Bundeskanzler Christian Kern hat im koalitions- und inzwischen auch SPÖ-internen Streit um eine Flüchtlingsumverteilung die Initiative ergriffen. In einem Brief an Kommissionspräsident Jean-Claude Juncker, der der Kleinen Zeitung vorliegt, erinnert der Kanzler daran, dass sich Österreich "bei der Bewältigung der Migrationsströme besonders solidarisch gezeigt" habe. Ein kurzes Gespräch haben Kern und Juncker darüber bereits geführt, Kern fordert ein Treffen in allernächster Zeit.
In der Koalition herrscht nach wie vor Eiszeit: ÖVP-Klubchef Reinhold Lopatka hält von der Initiative Kerns wenig. Das Ersuchen, dass Österreich von der Verpflichtung ausgenommen werden soll, gehe ins Leere. "Die EU ist ein Rechtskonstrukt mit rechtlichen Regeln, nach denen vorgegangen werden muss", im Schreiben an Kommissionspräsident Jean-Claude Juncker finde sich aber lediglich eine politische Argumentation, meinte Lopatka. Der Brief sei daher "irrelevant".
Ungarn und die Slowakei wehrten sich gegen das Relocation-Programm mit einer Klage: "Dieser könnten wir uns anschließen. Dann wäre allerdings der Bundeskanzler in einem Boot mit Robert Fico und Victor Orban. Ich glaube nicht, dass sich der Bundeskanzler da wohlfühlen würde."
Eine Kommissionssprecherin würdigte indes die Leistungen Österreichs, die zu einer vorübergehenden Ausnahmeregelung geführt hätten. Nun werde von Österreich aber erwartet, dass es seine Vepflichtungen innerhalb des "Relocation-Programmes" vollständig umsetze. Kein Land könne sich aus der Umverteilung zurückziehen. Dies wäre nur möglich, wenn ein Land außerhalb des gesetzlichen Rahmens agiere. Dabei wären Konsequenzen nicht ausgeschlossen.
Klagen drohen
Sollte allerdings Österreich im Fall der weiteren Nicht-Umsetzung der Relocation ein Vertragsverletzungsverfahren drohen, müsste dies auch für mehrere andere EU-Länder gelten, die ebenfalls bisher keinen einzigen Flüchtling aus dem Programm aufgenommen haben. Dies trifft Ungarn und Polen. Aber auch die meisten anderen Staaten sind weit von der Erfüllung der Zielquote entfernt. Das Programm soll am 26. September 2017 auslaufen.

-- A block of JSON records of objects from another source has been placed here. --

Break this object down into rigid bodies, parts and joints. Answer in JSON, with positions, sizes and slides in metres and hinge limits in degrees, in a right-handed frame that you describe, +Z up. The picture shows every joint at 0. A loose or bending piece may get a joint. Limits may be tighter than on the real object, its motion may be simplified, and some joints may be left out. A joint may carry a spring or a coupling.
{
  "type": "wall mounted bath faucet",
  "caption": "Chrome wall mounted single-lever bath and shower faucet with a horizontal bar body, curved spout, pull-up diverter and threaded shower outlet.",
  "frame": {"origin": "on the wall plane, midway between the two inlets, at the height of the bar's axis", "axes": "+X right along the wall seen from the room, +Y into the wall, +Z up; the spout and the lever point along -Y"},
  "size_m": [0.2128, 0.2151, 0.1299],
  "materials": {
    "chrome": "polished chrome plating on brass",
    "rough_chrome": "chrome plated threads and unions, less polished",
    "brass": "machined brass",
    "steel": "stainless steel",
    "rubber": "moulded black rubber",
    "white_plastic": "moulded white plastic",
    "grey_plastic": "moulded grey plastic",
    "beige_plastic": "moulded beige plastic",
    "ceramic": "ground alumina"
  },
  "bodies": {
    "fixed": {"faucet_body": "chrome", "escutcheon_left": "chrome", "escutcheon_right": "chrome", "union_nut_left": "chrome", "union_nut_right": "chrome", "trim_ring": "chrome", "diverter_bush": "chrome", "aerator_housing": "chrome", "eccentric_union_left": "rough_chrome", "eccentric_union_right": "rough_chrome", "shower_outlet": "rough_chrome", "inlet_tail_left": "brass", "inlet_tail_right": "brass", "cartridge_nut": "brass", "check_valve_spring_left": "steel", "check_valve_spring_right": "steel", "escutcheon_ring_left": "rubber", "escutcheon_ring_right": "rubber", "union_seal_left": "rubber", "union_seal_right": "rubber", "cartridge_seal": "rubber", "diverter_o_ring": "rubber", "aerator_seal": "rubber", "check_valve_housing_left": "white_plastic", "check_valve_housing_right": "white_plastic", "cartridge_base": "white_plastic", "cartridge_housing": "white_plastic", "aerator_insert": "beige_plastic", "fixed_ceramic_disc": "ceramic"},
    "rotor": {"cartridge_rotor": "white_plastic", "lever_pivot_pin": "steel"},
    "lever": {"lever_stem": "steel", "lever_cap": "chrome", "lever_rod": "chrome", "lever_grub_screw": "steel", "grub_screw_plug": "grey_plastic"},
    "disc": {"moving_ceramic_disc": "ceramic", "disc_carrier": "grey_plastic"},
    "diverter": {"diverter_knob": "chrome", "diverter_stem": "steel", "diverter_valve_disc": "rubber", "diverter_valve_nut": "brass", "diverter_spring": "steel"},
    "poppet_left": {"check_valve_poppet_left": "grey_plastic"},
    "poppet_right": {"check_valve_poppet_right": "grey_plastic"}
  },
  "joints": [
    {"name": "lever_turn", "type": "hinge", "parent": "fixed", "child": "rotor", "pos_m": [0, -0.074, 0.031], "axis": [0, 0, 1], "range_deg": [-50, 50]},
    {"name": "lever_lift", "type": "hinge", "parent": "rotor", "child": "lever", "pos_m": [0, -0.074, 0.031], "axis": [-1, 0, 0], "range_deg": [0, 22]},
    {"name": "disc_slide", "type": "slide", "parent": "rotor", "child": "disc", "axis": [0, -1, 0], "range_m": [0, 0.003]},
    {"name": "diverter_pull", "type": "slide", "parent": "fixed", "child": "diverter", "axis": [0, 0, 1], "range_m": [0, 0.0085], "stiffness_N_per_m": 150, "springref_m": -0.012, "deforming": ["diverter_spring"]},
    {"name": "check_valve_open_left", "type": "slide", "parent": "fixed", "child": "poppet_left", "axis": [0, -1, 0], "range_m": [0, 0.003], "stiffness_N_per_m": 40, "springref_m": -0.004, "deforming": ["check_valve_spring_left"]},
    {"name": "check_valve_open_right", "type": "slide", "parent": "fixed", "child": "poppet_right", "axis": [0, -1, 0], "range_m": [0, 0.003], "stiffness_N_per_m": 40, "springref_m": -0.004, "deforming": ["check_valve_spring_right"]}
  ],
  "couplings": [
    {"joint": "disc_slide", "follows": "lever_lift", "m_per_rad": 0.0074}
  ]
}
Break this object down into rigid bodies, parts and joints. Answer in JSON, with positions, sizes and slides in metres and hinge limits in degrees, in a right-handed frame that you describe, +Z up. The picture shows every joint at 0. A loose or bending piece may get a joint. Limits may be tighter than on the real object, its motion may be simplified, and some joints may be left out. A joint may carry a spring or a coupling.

Sogar die Kommission rechnet im besten Fall damit, dass von den knapp 100.000 zu verteilenden Migranten aus Italien und Griechenland lediglich gut 44.000 von den anderen Staaten aufgenommen werden könnten, wobei diese optimistische Prognose von einer deutlichen Steigerung der bisherigen Entwicklung ausgeht. Bei einer gleichbleibenden Entwicklung würden es weniger als 25.000 sein.
Bekanntlich soll Österreich im Zuge des EU-Umsiedlungsprogramms (Relocation) knapp 2000 Flüchtlinge aus Italien und Griechenland übernehmen. "Eine Beteiligung Österreichs an der Umsiedlung zugunsten Italiens und Griechenlands", argumentiert Kern, "sei im Sinn der europäischen Solidarität nicht gerechtfertigt". Durch die Aufnahme der vielen Flüchtlinge, die ja ausgerechnet aus Italien und Griechenland gekommen sind, habe Österreich die beiden Länder ohnehin bereits entlastet. "Österreich hat zu einer erheblichen und über das Siedlungsprogramm hinausgehende Entlastung der beiden Mitgliedsstaaten beigetragen", so Kern im Schreiben an Juncker.
"50 nehme ich sofort in Ottakring"
Dass die Bundesregierung an der vereinbarten Flüchtlingsumverteilung ("Relocation") nicht mehr teilnehmen möchte, sorgt beim Wiener Bürgermeister Michael Häupl (SPÖ) für Unverständnis. "Wir haben uns an geltende Beschlüsse zu halten", mahnte er im Gespräch mit dem "Standard". Zusatz: "Die 50 nehme ich sofort in Ottakring."
Häupl bezieht sich dabei auf den jüngsten Anlassfall, in dem es um
50 unbegleitete Minderjährige ging. Häupls Vorstoß ist nicht ohne Ironie: Es sind Verteidigungsminister Hans Peter Doskozil und Bundeskanzler Christian Kern, die den Einstieg propagiert haben. Innenminister Wolfgang Sobotka folgte widerstrebend der Idee. Gleichzeitig verwies Häupl drauf, dass man sich "nicht sang- und klanglos" von EU-Beschlüssen verabschieden könne.
Darauf nahm postwendend auch Lopatka Bezug: Es wäre besser gewesen, den Kern-Brief an den Ottakringer Bezirksvorsteher zu richten.